-- START Given material --
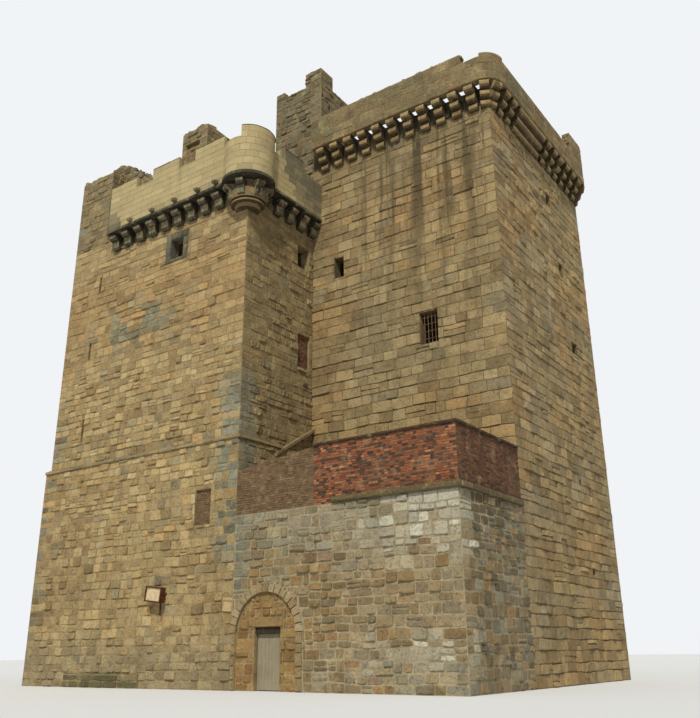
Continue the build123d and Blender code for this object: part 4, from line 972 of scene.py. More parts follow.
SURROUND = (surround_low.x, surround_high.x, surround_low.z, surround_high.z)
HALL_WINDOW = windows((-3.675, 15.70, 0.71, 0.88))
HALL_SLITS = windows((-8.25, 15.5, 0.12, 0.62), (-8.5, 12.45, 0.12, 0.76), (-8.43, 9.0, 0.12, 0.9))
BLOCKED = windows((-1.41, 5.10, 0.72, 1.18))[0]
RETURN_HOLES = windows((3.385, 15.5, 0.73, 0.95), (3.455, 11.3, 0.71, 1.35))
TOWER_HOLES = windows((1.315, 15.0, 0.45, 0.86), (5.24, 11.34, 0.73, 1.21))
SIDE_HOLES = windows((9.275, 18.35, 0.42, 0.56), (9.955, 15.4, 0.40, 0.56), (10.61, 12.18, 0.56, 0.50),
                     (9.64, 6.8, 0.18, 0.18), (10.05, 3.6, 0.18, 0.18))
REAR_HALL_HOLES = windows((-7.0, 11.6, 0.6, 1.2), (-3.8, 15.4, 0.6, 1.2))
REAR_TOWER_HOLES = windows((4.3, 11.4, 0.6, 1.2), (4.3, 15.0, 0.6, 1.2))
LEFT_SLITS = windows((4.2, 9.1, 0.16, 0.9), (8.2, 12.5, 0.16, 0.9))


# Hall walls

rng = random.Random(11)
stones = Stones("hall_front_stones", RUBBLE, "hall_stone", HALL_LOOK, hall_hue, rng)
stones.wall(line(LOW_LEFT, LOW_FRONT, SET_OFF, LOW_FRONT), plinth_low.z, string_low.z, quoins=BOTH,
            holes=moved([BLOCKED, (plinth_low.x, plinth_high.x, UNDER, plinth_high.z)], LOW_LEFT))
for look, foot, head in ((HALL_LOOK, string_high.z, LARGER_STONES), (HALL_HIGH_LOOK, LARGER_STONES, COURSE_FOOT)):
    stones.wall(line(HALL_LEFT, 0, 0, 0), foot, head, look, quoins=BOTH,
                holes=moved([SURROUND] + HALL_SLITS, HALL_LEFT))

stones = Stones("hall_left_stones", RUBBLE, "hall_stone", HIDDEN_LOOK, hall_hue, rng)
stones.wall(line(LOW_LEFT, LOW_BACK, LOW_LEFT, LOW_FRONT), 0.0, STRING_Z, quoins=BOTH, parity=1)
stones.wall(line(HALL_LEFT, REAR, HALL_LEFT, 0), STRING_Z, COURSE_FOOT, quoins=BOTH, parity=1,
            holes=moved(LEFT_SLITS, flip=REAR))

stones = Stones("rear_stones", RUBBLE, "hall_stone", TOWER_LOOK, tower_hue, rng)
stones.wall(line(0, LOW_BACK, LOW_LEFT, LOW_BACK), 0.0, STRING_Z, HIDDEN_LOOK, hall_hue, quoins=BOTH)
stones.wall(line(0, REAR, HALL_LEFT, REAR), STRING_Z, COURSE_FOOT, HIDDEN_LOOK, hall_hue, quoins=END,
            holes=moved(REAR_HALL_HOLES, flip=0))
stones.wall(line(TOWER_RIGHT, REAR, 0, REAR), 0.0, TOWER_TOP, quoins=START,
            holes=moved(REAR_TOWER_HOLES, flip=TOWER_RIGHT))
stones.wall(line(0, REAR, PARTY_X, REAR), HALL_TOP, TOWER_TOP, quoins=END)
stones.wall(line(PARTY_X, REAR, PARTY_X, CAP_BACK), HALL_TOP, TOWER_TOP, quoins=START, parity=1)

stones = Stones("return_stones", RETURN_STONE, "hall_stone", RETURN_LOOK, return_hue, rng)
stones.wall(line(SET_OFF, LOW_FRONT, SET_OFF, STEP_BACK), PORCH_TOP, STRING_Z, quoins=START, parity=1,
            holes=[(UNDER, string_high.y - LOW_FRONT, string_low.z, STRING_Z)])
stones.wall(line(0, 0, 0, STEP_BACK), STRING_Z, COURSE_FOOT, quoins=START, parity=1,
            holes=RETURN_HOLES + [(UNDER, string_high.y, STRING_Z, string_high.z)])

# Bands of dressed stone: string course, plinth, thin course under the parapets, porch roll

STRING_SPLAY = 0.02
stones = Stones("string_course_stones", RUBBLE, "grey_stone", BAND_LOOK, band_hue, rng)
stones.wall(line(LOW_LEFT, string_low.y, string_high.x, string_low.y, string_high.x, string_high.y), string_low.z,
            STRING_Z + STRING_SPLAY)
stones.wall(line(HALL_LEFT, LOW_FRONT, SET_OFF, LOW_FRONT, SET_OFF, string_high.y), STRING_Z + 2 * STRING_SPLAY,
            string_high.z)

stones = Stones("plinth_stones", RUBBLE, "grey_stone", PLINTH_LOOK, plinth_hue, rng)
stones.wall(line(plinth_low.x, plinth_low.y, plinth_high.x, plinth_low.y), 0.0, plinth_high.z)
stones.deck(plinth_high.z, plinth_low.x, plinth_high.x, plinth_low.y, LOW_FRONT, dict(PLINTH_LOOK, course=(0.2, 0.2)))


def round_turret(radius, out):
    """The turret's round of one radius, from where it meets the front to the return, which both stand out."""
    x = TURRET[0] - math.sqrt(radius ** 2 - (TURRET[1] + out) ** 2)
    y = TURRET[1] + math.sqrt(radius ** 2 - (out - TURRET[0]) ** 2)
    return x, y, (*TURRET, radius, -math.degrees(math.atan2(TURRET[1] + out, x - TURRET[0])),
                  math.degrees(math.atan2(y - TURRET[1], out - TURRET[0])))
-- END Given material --
## [What you should do]
All the data must be duplicated exactly, with nothing added or removed.

## [Output for this task]
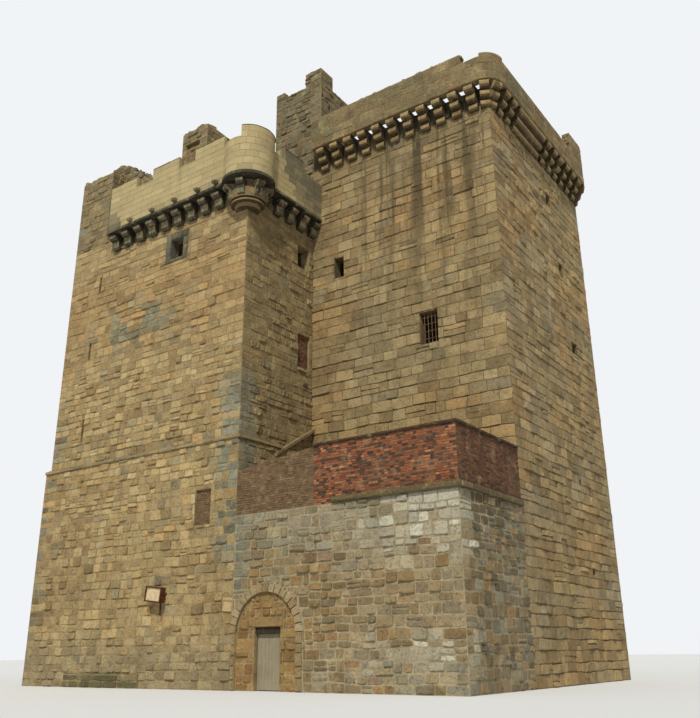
Continue the build123d and Blender code for this object: part 4, from line 972 of scene.py. More parts follow.
SURROUND = (surround_low.x, surround_high.x, surround_low.z, surround_high.z)
HALL_WINDOW = windows((-3.675, 15.70, 0.71, 0.88))
HALL_SLITS = windows((-8.25, 15.5, 0.12, 0.62), (-8.5, 12.45, 0.12, 0.76), (-8.43, 9.0, 0.12, 0.9))
BLOCKED = windows((-1.41, 5.10, 0.72, 1.18))[0]
RETURN_HOLES = windows((3.385, 15.5, 0.73, 0.95), (3.455, 11.3, 0.71, 1.35))
TOWER_HOLES = windows((1.315, 15.0, 0.45, 0.86), (5.24, 11.34, 0.73, 1.21))
SIDE_HOLES = windows((9.275, 18.35, 0.42, 0.56), (9.955, 15.4, 0.40, 0.56), (10.61, 12.18, 0.56, 0.50),
                     (9.64, 6.8, 0.18, 0.18), (10.05, 3.6, 0.18, 0.18))
REAR_HALL_HOLES = windows((-7.0, 11.6, 0.6, 1.2), (-3.8, 15.4, 0.6, 1.2))
REAR_TOWER_HOLES = windows((4.3, 11.4, 0.6, 1.2), (4.3, 15.0, 0.6, 1.2))
LEFT_SLITS = windows((4.2, 9.1, 0.16, 0.9), (8.2, 12.5, 0.16, 0.9))


# Hall walls

rng = random.Random(11)
stones = Stones("hall_front_stones", RUBBLE, "hall_stone", HALL_LOOK, hall_hue, rng)
stones.wall(line(LOW_LEFT, LOW_FRONT, SET_OFF, LOW_FRONT), plinth_low.z, string_low.z, quoins=BOTH,
            holes=moved([BLOCKED, (plinth_low.x, plinth_high.x, UNDER, plinth_high.z)], LOW_LEFT))
for look, foot, head in ((HALL_LOOK, string_high.z, LARGER_STONES), (HALL_HIGH_LOOK, LARGER_STONES, COURSE_FOOT)):
    stones.wall(line(HALL_LEFT, 0, 0, 0), foot, head, look, quoins=BOTH,
                holes=moved([SURROUND] + HALL_SLITS, HALL_LEFT))

stones = Stones("hall_left_stones", RUBBLE, "hall_stone", HIDDEN_LOOK, hall_hue, rng)
stones.wall(line(LOW_LEFT, LOW_BACK, LOW_LEFT, LOW_FRONT), 0.0, STRING_Z, quoins=BOTH, parity=1)
stones.wall(line(HALL_LEFT, REAR, HALL_LEFT, 0), STRING_Z, COURSE_FOOT, quoins=BOTH, parity=1,
            holes=moved(LEFT_SLITS, flip=REAR))

stones = Stones("rear_stones", RUBBLE, "hall_stone", TOWER_LOOK, tower_hue, rng)
stones.wall(line(0, LOW_BACK, LOW_LEFT, LOW_BACK), 0.0, STRING_Z, HIDDEN_LOOK, hall_hue, quoins=BOTH)
stones.wall(line(0, REAR, HALL_LEFT, REAR), STRING_Z, COURSE_FOOT, HIDDEN_LOOK, hall_hue, quoins=END,
            holes=moved(REAR_HALL_HOLES, flip=0))
stones.wall(line(TOWER_RIGHT, REAR, 0, REAR), 0.0, TOWER_TOP, quoins=START,
            holes=moved(REAR_TOWER_HOLES, flip=TOWER_RIGHT))
stones.wall(line(0, REAR, PARTY_X, REAR), HALL_TOP, TOWER_TOP, quoins=END)
stones.wall(line(PARTY_X, REAR, PARTY_X, CAP_BACK), HALL_TOP, TOWER_TOP, quoins=START, parity=1)

stones = Stones("return_stones", RETURN_STONE, "hall_stone", RETURN_LOOK, return_hue, rng)
stones.wall(line(SET_OFF, LOW_FRONT, SET_OFF, STEP_BACK), PORCH_TOP, STRING_Z, quoins=START, parity=1,
            holes=[(UNDER, string_high.y - LOW_FRONT, string_low.z, STRING_Z)])
stones.wall(line(0, 0, 0, STEP_BACK), STRING_Z, COURSE_FOOT, quoins=START, parity=1,
            holes=RETURN_HOLES + [(UNDER, string_high.y, STRING_Z, string_high.z)])

# Bands of dressed stone: string course, plinth, thin course under the parapets, porch roll

STRING_SPLAY = 0.02
stones = Stones("string_course_stones", RUBBLE, "grey_stone", BAND_LOOK, band_hue, rng)
stones.wall(line(LOW_LEFT, string_low.y, string_high.x, string_low.y, string_high.x, string_high.y), string_low.z,
            STRING_Z + STRING_SPLAY)
stones.wall(line(HALL_LEFT, LOW_FRONT, SET_OFF, LOW_FRONT, SET_OFF, string_high.y), STRING_Z + 2 * STRING_SPLAY,
            string_high.z)

stones = Stones("plinth_stones", RUBBLE, "grey_stone", PLINTH_LOOK, plinth_hue, rng)
stones.wall(line(plinth_low.x, plinth_low.y, plinth_high.x, plinth_low.y), 0.0, plinth_high.z)
stones.deck(plinth_high.z, plinth_low.x, plinth_high.x, plinth_low.y, LOW_FRONT, dict(PLINTH_LOOK, course=(0.2, 0.2)))


def round_turret(radius, out):
    """The turret's round of one radius, from where it meets the front to the return, which both stand out."""
    x = TURRET[0] - math.sqrt(radius ** 2 - (TURRET[1] + out) ** 2)
    y = TURRET[1] + math.sqrt(radius ** 2 - (out - TURRET[0]) ** 2)
    return x, y, (*TURRET, radius, -math.degrees(math.atan2(TURRET[1] + out, x - TURRET[0])),
                  math.degrees(math.atan2(y - TURRET[1], out - TURRET[0])))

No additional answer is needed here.